● Data provided
━━━━━━━━━━
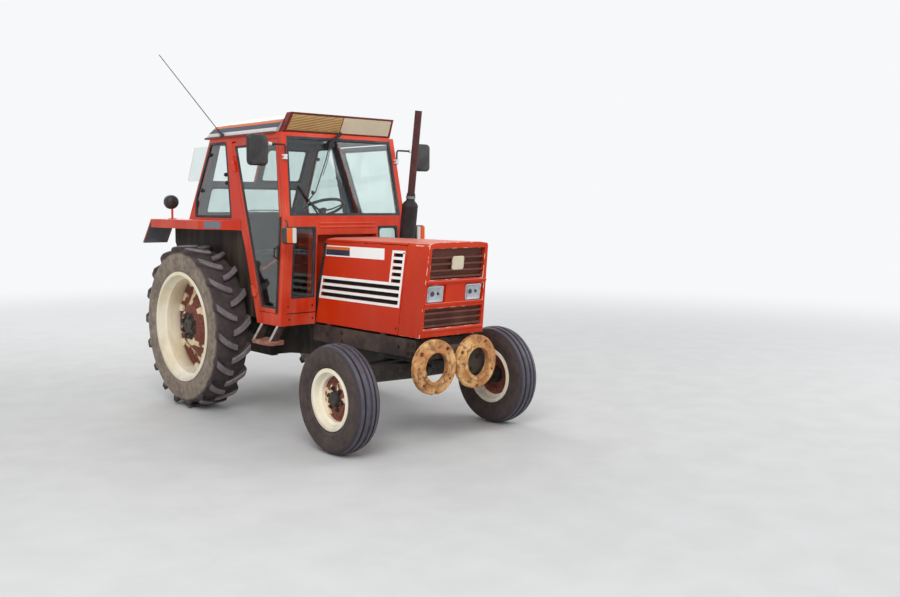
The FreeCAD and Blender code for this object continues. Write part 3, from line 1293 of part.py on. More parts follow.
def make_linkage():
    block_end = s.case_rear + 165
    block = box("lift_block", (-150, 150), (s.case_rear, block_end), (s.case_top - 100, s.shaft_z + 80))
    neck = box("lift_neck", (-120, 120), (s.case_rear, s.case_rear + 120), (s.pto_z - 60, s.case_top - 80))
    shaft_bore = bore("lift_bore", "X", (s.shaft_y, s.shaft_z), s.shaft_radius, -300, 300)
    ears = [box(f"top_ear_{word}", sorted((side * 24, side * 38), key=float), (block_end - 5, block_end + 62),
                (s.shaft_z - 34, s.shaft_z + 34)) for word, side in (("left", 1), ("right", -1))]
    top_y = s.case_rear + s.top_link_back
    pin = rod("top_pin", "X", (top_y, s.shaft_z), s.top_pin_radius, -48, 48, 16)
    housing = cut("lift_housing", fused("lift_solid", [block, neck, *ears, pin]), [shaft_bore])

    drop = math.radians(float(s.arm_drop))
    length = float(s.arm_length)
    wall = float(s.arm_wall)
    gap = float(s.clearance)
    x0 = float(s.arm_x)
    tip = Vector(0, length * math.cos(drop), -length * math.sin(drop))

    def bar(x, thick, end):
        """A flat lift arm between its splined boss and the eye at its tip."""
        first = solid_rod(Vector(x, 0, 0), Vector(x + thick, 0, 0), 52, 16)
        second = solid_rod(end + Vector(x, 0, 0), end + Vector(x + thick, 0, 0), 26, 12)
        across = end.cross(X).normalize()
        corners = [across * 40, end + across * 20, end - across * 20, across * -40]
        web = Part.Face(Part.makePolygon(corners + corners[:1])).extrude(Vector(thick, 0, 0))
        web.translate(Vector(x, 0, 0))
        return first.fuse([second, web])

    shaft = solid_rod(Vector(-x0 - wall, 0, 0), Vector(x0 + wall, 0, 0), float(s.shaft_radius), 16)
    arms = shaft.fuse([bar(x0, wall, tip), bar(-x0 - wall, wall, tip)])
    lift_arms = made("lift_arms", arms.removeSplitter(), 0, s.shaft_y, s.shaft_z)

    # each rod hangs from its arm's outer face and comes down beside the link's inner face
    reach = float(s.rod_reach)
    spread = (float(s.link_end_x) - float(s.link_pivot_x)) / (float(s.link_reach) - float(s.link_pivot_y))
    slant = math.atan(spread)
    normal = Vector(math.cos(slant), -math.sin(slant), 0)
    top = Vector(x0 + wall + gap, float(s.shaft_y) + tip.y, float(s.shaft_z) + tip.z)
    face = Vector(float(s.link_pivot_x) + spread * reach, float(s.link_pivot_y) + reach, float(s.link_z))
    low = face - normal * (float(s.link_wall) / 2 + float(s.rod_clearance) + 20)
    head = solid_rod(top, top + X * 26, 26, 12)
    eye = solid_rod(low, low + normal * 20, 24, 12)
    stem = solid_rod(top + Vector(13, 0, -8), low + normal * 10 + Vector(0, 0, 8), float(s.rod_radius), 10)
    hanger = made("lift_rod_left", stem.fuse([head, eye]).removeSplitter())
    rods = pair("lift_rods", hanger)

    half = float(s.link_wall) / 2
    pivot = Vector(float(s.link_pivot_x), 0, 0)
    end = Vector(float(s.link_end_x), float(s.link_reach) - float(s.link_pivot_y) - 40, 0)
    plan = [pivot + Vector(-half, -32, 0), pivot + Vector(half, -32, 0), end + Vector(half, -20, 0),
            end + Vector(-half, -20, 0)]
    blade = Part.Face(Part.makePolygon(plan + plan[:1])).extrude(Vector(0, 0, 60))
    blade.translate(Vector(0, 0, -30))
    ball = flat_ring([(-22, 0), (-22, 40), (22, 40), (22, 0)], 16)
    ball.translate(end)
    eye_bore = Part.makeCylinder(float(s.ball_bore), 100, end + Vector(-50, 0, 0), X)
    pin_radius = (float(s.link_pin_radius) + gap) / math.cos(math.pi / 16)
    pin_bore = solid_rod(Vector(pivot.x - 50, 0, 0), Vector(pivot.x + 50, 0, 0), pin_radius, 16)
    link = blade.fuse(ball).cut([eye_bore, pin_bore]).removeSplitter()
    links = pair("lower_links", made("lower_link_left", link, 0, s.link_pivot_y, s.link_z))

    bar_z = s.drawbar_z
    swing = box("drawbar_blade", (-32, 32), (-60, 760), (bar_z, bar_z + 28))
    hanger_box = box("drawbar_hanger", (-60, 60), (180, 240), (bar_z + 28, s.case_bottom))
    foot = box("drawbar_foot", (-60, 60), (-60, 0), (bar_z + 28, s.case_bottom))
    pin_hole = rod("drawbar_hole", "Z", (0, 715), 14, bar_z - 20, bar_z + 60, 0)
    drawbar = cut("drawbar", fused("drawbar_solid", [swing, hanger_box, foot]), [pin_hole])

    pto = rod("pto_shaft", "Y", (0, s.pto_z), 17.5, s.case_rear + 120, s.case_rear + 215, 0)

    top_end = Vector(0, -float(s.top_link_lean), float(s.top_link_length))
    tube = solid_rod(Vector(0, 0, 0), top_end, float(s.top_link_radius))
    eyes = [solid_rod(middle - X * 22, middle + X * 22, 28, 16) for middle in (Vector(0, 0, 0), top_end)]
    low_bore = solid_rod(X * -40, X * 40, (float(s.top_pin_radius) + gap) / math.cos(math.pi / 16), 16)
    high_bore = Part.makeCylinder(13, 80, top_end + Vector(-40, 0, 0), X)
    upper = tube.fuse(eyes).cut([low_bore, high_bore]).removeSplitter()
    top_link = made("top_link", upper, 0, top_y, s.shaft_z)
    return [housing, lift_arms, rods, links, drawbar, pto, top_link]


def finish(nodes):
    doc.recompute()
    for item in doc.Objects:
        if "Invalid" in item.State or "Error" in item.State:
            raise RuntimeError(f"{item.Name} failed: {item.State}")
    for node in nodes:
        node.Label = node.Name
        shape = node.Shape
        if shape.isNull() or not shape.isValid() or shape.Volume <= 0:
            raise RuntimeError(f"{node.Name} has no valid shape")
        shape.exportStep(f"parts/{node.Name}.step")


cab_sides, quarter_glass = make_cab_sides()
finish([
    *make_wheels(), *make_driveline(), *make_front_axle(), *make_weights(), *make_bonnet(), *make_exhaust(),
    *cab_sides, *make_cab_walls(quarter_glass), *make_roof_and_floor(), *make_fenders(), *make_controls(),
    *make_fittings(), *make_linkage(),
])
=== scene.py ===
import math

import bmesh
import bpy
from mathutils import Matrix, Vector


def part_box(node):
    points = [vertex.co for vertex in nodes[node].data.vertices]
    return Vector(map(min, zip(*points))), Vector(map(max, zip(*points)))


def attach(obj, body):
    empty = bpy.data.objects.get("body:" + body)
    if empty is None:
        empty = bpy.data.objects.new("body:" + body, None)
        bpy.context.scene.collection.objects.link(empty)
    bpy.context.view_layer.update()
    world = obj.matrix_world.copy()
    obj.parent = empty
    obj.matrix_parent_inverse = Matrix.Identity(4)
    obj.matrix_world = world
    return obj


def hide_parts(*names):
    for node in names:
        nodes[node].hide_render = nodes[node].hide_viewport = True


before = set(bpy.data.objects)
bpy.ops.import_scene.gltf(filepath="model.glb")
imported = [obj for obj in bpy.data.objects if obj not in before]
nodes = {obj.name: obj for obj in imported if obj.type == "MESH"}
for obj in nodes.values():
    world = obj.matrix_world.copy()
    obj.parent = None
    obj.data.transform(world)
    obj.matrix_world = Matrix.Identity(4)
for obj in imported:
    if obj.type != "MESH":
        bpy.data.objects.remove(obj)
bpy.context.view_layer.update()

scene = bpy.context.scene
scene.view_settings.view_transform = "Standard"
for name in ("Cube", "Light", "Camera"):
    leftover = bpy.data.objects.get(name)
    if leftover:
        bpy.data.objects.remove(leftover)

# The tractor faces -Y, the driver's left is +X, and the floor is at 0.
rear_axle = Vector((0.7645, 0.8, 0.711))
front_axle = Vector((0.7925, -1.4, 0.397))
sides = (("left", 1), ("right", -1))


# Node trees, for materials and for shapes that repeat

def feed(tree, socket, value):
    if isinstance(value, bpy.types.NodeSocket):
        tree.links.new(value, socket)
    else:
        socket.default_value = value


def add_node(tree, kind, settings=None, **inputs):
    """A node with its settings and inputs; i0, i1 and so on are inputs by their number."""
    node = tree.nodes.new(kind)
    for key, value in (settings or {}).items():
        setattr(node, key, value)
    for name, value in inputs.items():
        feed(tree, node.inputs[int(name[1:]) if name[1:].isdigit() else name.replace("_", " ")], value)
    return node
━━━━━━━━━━
● The request
Repeat, exactly and only, the lines from the beginning of the material through the line that contains "tip = Vector(0, length".

● Result of the task
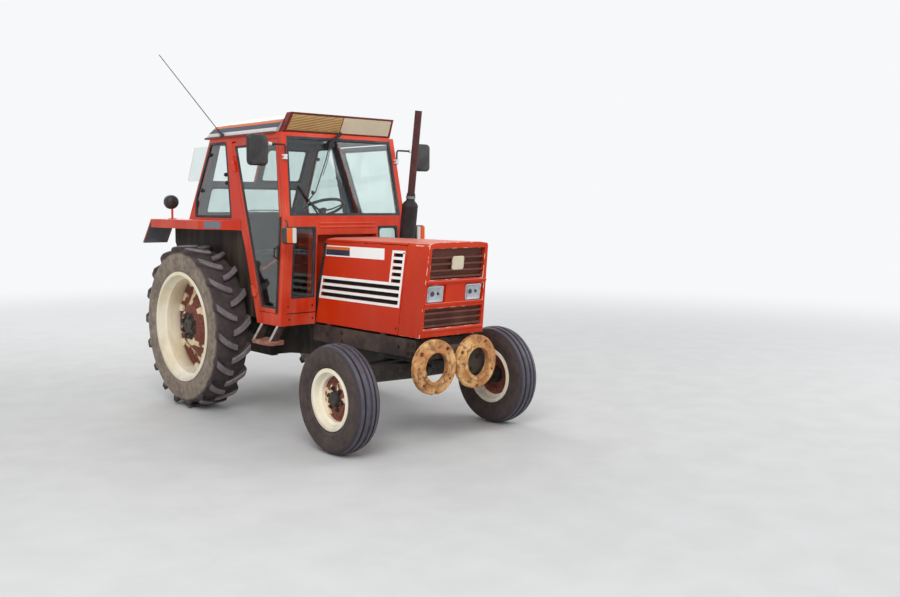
The FreeCAD and Blender code for this object continues. Write part 3, from line 1293 of part.py on. More parts follow.
def make_linkage():
    block_end = s.case_rear + 165
    block = box("lift_block", (-150, 150), (s.case_rear, block_end), (s.case_top - 100, s.shaft_z + 80))
    neck = box("lift_neck", (-120, 120), (s.case_rear, s.case_rear + 120), (s.pto_z - 60, s.case_top - 80))
    shaft_bore = bore("lift_bore", "X", (s.shaft_y, s.shaft_z), s.shaft_radius, -300, 300)
    ears = [box(f"top_ear_{word}", sorted((side * 24, side * 38), key=float), (block_end - 5, block_end + 62),
                (s.shaft_z - 34, s.shaft_z + 34)) for word, side in (("left", 1), ("right", -1))]
    top_y = s.case_rear + s.top_link_back
    pin = rod("top_pin", "X", (top_y, s.shaft_z), s.top_pin_radius, -48, 48, 16)
    housing = cut("lift_housing", fused("lift_solid", [block, neck, *ears, pin]), [shaft_bore])

    drop = math.radians(float(s.arm_drop))
    length = float(s.arm_length)
    wall = float(s.arm_wall)
    gap = float(s.clearance)
    x0 = float(s.arm_x)
    tip = Vector(0, length * math.cos(drop), -length * math.sin(drop))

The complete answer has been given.